— START Given information —

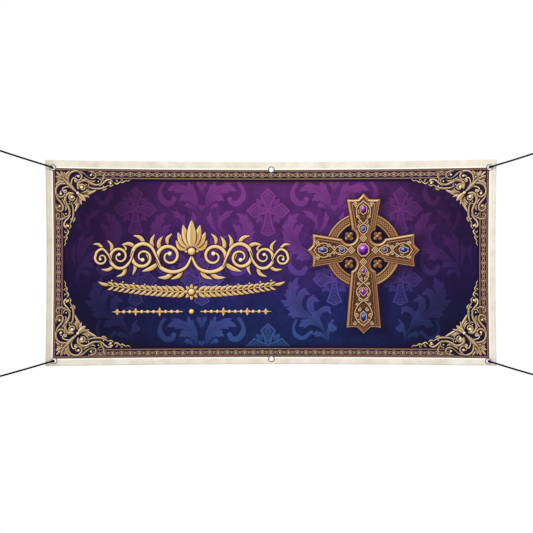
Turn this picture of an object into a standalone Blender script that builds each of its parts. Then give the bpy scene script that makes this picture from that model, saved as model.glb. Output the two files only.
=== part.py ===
"""A printed vinyl church banner, stretched by a rope at each corner.

The cloth hangs in the XZ plane and its print faces -Y. The origin is the middle
of its top edge. Lengths are in metres.

A place on the cloth is given as (u, v) on the flat cut: u from its middle, to
the right as the print is read, and v up from its top edge, so v is negative.
hang() turns such a place into one on the hung cloth.
"""

import math

import bmesh
import bpy
from mathutils import Vector

# The cut, and how the ropes pull it out of shape.
CUT_WIDTH = 1.835
CUT_HEIGHT = 0.836
CORNER_LIFT = 0.0106
SIDE_RISE = 0.0010
FOOT_HEIGHT = 0.8199
FOOT_DROP = 0.0074
SIDE_DRAW = 0.0055

# The vinyl, and the hem welded behind all four edges.
CLOTH_THICKNESS = 0.0010
HEM_THICKNESS = 0.0018
HEM_WIDTH = 0.048
WELD_SLOPE = 0.0015
GAP = 0.0003

# Eyelets: where each one's centre lies on the flat cut.
EYELETS = [
    # name, u, v
    ("top_left", -0.8878, -0.0301),
    ("top_mid", 0.0016, -0.0302),
    ("top_right", 0.8895, -0.0312),
    ("bottom_left", -0.8825, -0.8148),
    ("bottom_mid", 0.0016, -0.8149),
    ("bottom_right", 0.8836, -0.8185),
]
EYELET_BORE = 0.0065
EYELET_BARREL = 0.0073
EYELET_FLANGE = 0.0130
EYELET_WASHER = 0.0125
EYELET_CREST = 0.0020
EYELET_RIM = 0.0010
WASHER_THICKNESS = 0.0008
EYELET_STEPS = 16
EYELET_HOLE = 0.0078

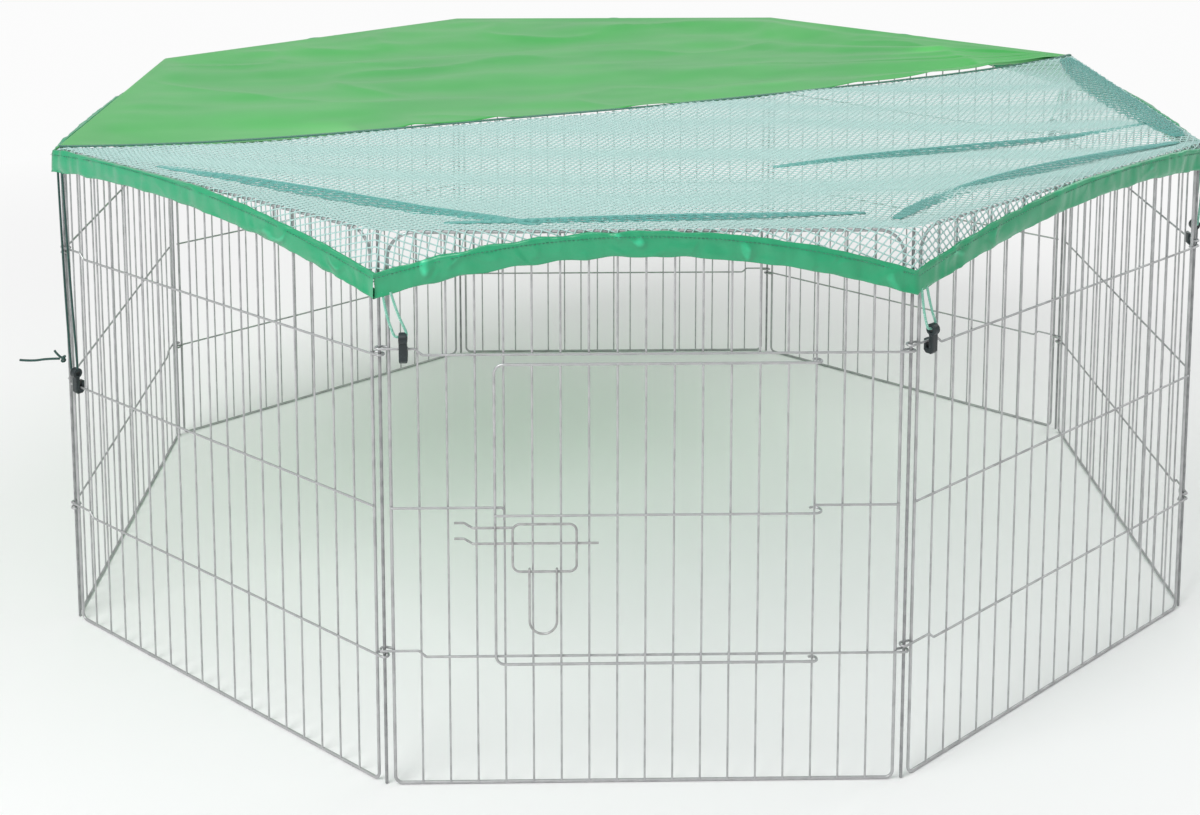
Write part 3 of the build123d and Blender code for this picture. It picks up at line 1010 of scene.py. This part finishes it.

— END Given information —

* _Job_
Return the listing above word for word.

* _Response_
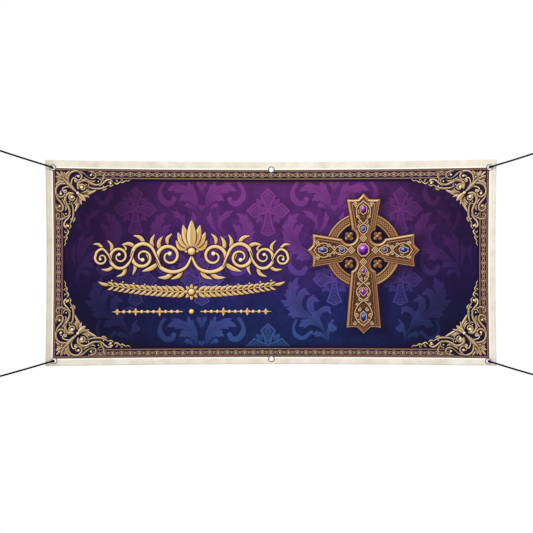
Turn this picture of an object into a standalone Blender script that builds each of its parts. Then give the bpy scene script that makes this picture from that model, saved as model.glb. Output the two files only.
=== part.py ===
"""A printed vinyl church banner, stretched by a rope at each corner.

The cloth hangs in the XZ plane and its print faces -Y. The origin is the middle
of its top edge. Lengths are in metres.

A place on the cloth is given as (u, v) on the flat cut: u from its middle, to
the right as the print is read, and v up from its top edge, so v is negative.
hang() turns such a place into one on the hung cloth.
"""

import math

import bmesh
import bpy
from mathutils import Vector

# The cut, and how the ropes pull it out of shape.
CUT_WIDTH = 1.835
CUT_HEIGHT = 0.836
CORNER_LIFT = 0.0106
SIDE_RISE = 0.0010
FOOT_HEIGHT = 0.8199
FOOT_DROP = 0.0074
SIDE_DRAW = 0.0055

# The vinyl, and the hem welded behind all four edges.
CLOTH_THICKNESS = 0.0010
HEM_THICKNESS = 0.0018
HEM_WIDTH = 0.048
WELD_SLOPE = 0.0015
GAP = 0.0003

# Eyelets: where each one's centre lies on the flat cut.
EYELETS = [
    # name, u, v
    ("top_left", -0.8878, -0.0301),
    ("top_mid", 0.0016, -0.0302),
    ("top_right", 0.8895, -0.0312),
    ("bottom_left", -0.8825, -0.8148),
    ("bottom_mid", 0.0016, -0.8149),
    ("bottom_right", 0.8836, -0.8185),
]
EYELET_BORE = 0.0065
EYELET_BARREL = 0.0073
EYELET_FLANGE = 0.0130
EYELET_WASHER = 0.0125
EYELET_CREST = 0.0020
EYELET_RIM = 0.0010
WASHER_THICKNESS = 0.0008
EYELET_STEPS = 16
EYELET_HOLE = 0.0078

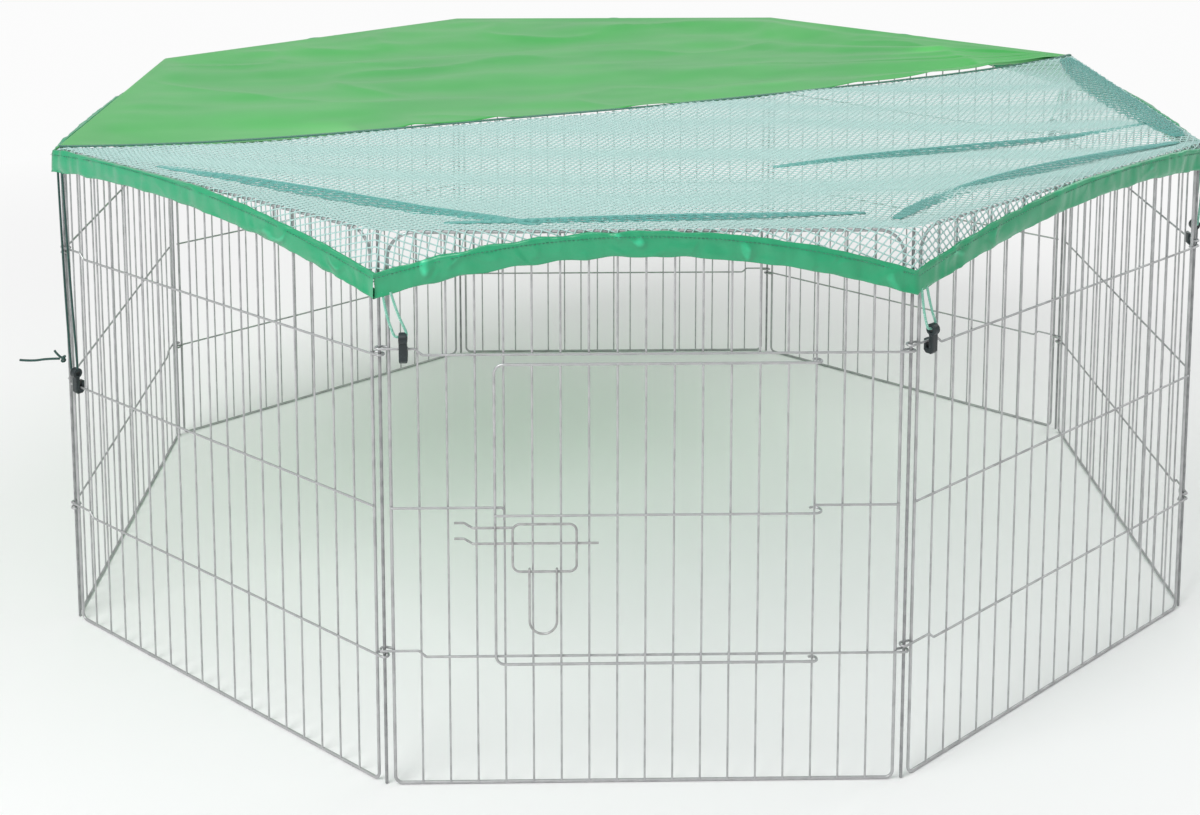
Write part 3 of the build123d and Blender code for this picture. It picks up at line 1010 of scene.py. This part finishes it.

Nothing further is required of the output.